When a C++ type is instantiated within Python via nanobind, the resulting instance is stored within the created Python object (henceforth PyObject). Alternatively, when an already existing C++ instance is transferred to Python via a function return value and rv_policy::reference, rv_policy::reference_internal, or rv_policy::take_ownership, nanobind creates a smaller PyObject that only stores a pointer to the instance data.

This is very different from pybind11, where the instance PyObject contained a holder type (typically std::unique_ptr<T>) storing a pointer to the instance data. Dealing with holders caused inefficiencies and introduced complexity; they were therefore removed in nanobind. This has implications on object ownership, shared ownership, and interactions with C++ shared/unique pointers.

  • Intrusive reference counting: Like pybind11, nanobind provides a way of binding classes with builtin ("intrusive") reference counting. This is the most general and cheapest way of handling shared ownership between C++ and Python, but it requires that the base class of an object hierarchy is adapted according to the needs of nanobind. Details on using intrusive reference counting can be found here.

  • Shared pointers: It is possible to bind functions that receive and return std::shared_ptr<T> by including the optional type caster nanobind/stl/shared_ptr.h in your code.

    When calling a C++ function with a std::shared_ptr<T> argument from Python, ownership must be shared between Python and C++. nanobind does this by increasing the reference count of the PyObject and then creating a std::shared_ptr<T> with a new control block containing a custom deleter that will in turn reduce the Python reference count upon destruction of the shared pointer.

    When a C++ function returns a std::shared_ptr<T>, nanobind checks if the instance already has a PyObject counterpart (nothing needs to be done in this case). Otherwise, it indicates shared ownership by creating a temporary std::shared_ptr<T> on the heap that will be destructed when the PyObject is garbage collected.

    Shared pointers therefore remain usable despite the lack of holders. The approach in nanobind was chosen following on discussions with Ralf Grosse-Kunstleve; it is unusual in that multiple shared_ptr control blocks are potentially allocated for the same object, which means that std::shared_ptr<T>::use_count() generally won't show the true global reference count.

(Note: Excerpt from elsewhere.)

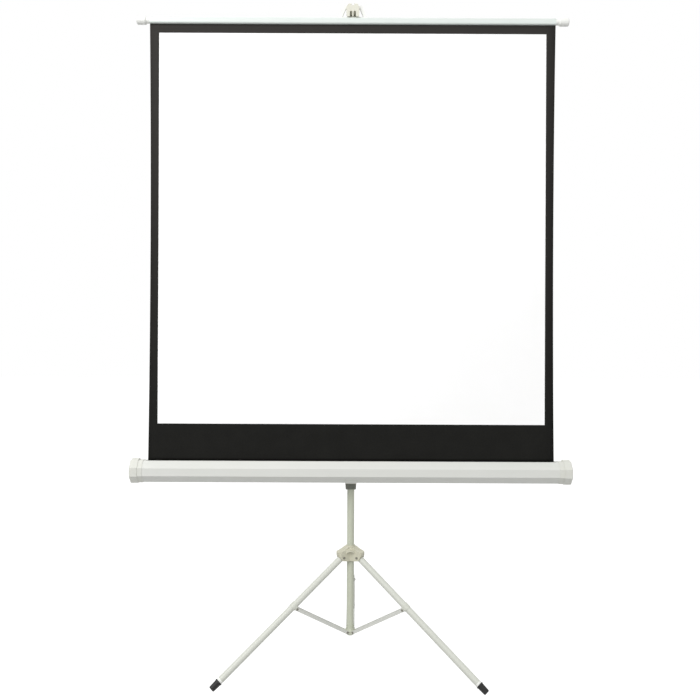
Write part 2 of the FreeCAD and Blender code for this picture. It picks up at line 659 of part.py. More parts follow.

    nanobind refuses conversion of classes that derive from std::enable_shared_from_this<T>. This is a fundamental limitation: nanobind instances do not create a base shared pointer that declares ownership of an object. Other parts of a C++ codebase might then incorrectly assume ownership and eventually try to delete a nanobind instance allocated using pymalloc (which is undefined behavior). A compile-time assertion catches this and warns about the problem.

  • Unique pointers: It is possible to bind functions that receive and return std::unique_ptr<T, Deleter> by including the optional type caster nanobind/stl/unique_ptr.h in your code.

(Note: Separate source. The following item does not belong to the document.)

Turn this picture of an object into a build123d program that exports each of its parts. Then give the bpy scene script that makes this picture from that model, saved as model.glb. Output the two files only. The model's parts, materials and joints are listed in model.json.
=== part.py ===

    Whereas std::shared_ptr<T> could abstract over details concerning storage and the deletion mechanism, this is not possible in simpler std::unique_ptr, which means that some of those details leak into the type signature.

    When calling a C++ function with a std::unique_ptr<T, Deleter> argument from Python, there is an ownership transfer from Python to C++ that must be handled.

    • When Deleter is std::default_delete<T> (i.e., the default when no Deleter is specified), this ownership transfer is only possible when the instance was originally created by a new expression within C++ and nanobind has taken over ownership (i.e., it was created by a function returning a raw pointer T *value with rv_policy::take_ownership, or a function returning a std::unique_ptr<T>). This limitation exists because the Deleter will execute the statement delete value when the unique pointer expires, causing undefined behavior when the object was allocated within Python. nanobind detects this and refuses such unsafe conversions with a warning.

    • To enable ownership transfer under all conditions, nanobind provides a custom Deleter named nb::deleter<T> that uses reference counting to keep the underlying PyObject alive during the lifetime of the unique pointer. Following this route requires changing function signatures so that they use std::unique_ptr<T, nb::deleter<T>> instead of std::unique_ptr<T>. This custom deleter supports ownership by both C++ and Python and can be used in all situations.

    In both cases, a Python object may continue to exist after ownership was transferred to C++ side. nanobind marks this object as invalid: any operations involving it will fail with a TypeError. Reverse ownership transfer at a later point will make it usable again.

    Binding functions that return a std::unique_ptr<T, Deleter> always works: nanobind will then (re-)acquire ownership of the object.

    Deleters other than std::default_delete<T> or nb::deleter<T> are not supported.